Discussion in 'Gadgets & Gear' started by Colinz, Nov 5, 2014.

  1. Colinz

    Colinz

    Feb 16, 2001
    Stumbled over this about 18 months ago and just had to have one after reading the background story. I did read about it in a book by William Gibson a few years ago but didn't take notice then. Saved a few bucks and bought it a couple of weeks ago.

    Short story behind its development: A guy in a concentration camp was forced to develop an idea he had for a mechanical calculator. It was going to be a gift for Hitler. Well, Germany lost the war before it was produced and the inventor found an investor in Liechtenstein. So in the end it went into production.

    Any other CURTA owners out there?

    My CURTA:

    [​IMG]
     
  2. Stormaway

    Stormaway

    86
    Oct 9, 2014
    Interesting. Watched this video:

    [video=youtube;P0cGjC62XRQ]http://www.youtube.com/watch?v=P0cGjC62XRQ[/video]

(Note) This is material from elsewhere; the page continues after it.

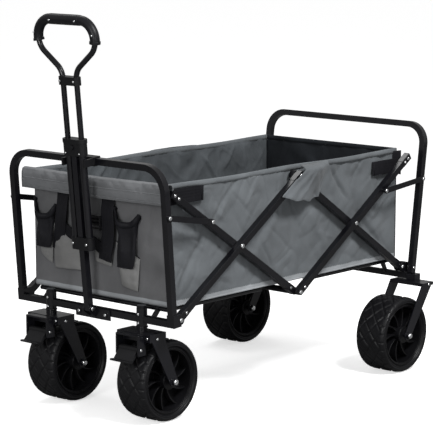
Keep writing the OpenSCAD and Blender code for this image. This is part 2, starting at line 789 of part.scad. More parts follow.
module handle_loop() color(black) wagon() in_handle() {
  for (m = [0, 1]) mirror([0, m, 0]) loop_half(leg_r);
  translate([0, -corner_y() - 0.4, corner_z() + loop_r2]) ycyl(leg_r, 2 * corner_y() + 0.8);
}

module handle_clamp() color(plastic) wagon() in_handle() {
  difference() {
    translate([0, 0, clamp_w]) stadium(10.4, leg_y, 20);
    for (s = [-1, 1]) translate([0, s * leg_y, clamp_w - 1]) cylinder(r = leg_r + 0.05, h = 30);
    // room for the start of the legs' flare
    for (s = [-1, 1]) translate([0, s * (leg_y + 0.3), 559]) cylinder(r = leg_r + 0.7, h = 10);
  }
  for (y = [-leg_y, leg_y]) translate([-10.2, y, clamp_w + 10]) rotate([0, -90, 0])
    cylinder(r = 3.8, h = 1.8);
}

// two-part soft grip round the top of the loop
module handle_grip() color(plastic) wagon() in_handle() difference() {
  union() {
    for (m = [0, 1]) mirror([0, m, 0]) {
      translate([0, corner_y(), corner_z()]) rotate([90, 0, 90])
        rotate([0, 0, -8]) rotate_extrude(angle = 98, $fn = 96)
          translate([loop_r2, 0]) circle(r = 11.8, $fn = 40);
      // flange at the grip's end
      translate([0, corner_y() + loop_r2 * cos(8), corner_z() - loop_r2 * sin(8)])
        rotate([-8, 0, 0]) translate([0, 0, -3]) cylinder(r = 13.4, h = 6);
    }
    translate([0, -corner_y() - 0.6, corner_z() + loop_r2]) ycyl(12.6, 2 * corner_y() + 1.2);
  }
  for (m = [0, 1]) mirror([0, m, 0]) translate([0, corner_y(), corner_z()]) rotate([90, 0, 90])
    rotate([0, 0, -30]) rotate_extrude(angle = 120, $fn = 96)
      translate([loop_r2, 0]) circle(r = leg_r + 0.09, $fn = 48);
  translate([0, -corner_y() - 0.4, corner_z() + loop_r2]) ycyl(leg_r + 0.05, 2 * corner_y() + 0.8);
}

front_frame();
front_crossbar();
handle_bracket();
handle_clip();
front_panel();
front_cuff();
cup_pouch_left();
cup_pouch_right();
organizer_straps();
side_panel_left();
side_panel_right();
side_webbing_left();
side_webbing_right();
tub_floor();
floor_mat();
front_bar_left();
front_bar_right();
front_cross_bar_left();
front_cross_bar_right();
middle_tube();
rear_bar_left();
rear_bar_right();
rear_cross_bar_left();
rear_cross_bar_right();
rear_frame();
rear_crossbar();
rear_panel();
rear_fork_left();
rear_fork_right();
front_link_left();
front_link_right();
rear_link_left();
rear_link_right();
front_floor_frame();
rear_floor_frame();
caster_fork_left();
caster_fork_right();
brake_pedal_left();
brake_pedal_right();
front_hub_left();
front_rim_left();
front_hub_right();
front_rim_right();
front_tyre_left();
front_tyre_right();
rear_hub_left();
rear_rim_left();
rear_hub_right();
rear_rim_right();
rear_tyre_left();
rear_tyre_right();
handle_stem();
handle_guides();
handle_block();
handle_collar();
handle_button();
handle_loop();
handle_clamp();
handle_grip();
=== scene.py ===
import json
import math

import bpy
from mathutils import Matrix, Vector, noise


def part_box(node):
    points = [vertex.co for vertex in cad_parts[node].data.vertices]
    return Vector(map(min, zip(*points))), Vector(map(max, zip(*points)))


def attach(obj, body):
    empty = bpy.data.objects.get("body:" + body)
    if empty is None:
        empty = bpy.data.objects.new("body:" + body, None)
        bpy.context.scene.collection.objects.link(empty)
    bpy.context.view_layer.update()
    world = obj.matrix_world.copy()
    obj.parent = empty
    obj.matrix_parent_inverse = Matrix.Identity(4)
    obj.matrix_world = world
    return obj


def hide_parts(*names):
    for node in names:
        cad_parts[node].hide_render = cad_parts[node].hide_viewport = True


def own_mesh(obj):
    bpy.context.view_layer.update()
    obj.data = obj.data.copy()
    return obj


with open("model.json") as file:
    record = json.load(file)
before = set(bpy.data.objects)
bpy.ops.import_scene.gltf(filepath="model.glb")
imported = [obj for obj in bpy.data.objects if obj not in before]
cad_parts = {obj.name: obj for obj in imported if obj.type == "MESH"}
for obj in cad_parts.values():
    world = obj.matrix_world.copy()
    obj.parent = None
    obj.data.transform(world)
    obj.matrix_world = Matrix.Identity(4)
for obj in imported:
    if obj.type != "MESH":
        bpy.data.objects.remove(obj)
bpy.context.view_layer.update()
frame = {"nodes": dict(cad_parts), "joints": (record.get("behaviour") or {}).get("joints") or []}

TAU = 2 * math.pi
JOINTS = {joint["name"]: joint for joint in frame["joints"]}
SHIFT = JOINTS["fold"]["pos_m"][0] + 0.446  # the tub's own middle, along X


def mm(x, y, z):
    """A point given in millimetres from the tub's own middle."""
    return Vector((x / 1000 + SHIFT, y / 1000, z / 1000))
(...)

    That took some serious thought!
     
  3. Bob W

    Bob W

    Dec 31, 2000
    No USB port? How do you install apps? :confused:

    Can the Curta do this?

    [​IMG]

    p.s. That Curta is seriously cool. Never heard of it before, and given current values I won't be getting one either.
     
  4. Charlie Mike

    Charlie Mike Sober since 1-7-14 (still a Paranoid Nutjob) Knifemaker / Craftsman / Service Provider

    Nov 1, 2000
    I love William Gibson stuff.
     
  5. iSaur

    iSaur

    244
    Mar 6, 2006
    The book is Pattern Recognition.

    I remember in the 1960's, every issue of Scientific American had an ad for the Curta. Price IIRC was $125. Way out of my reach. By the early 1970's, of course, the first electronic calculators had killed them dead as the dodo.
     
  6. mwerner

    mwerner

    Apr 23, 2002
    On another forum, the question came up... What would the world be like had electricity not been mastered?
    I pointed out that we had the entire Industrial Revolution with no electricity, just steam and water-power. And we had mechanical computers.
    These had become pretty advanced by WWII, with various sorts of punch-card and mechanical computing machines used for targeting, bombsights, and industrial production.
    Can't help but wonder how far this technology could be taken?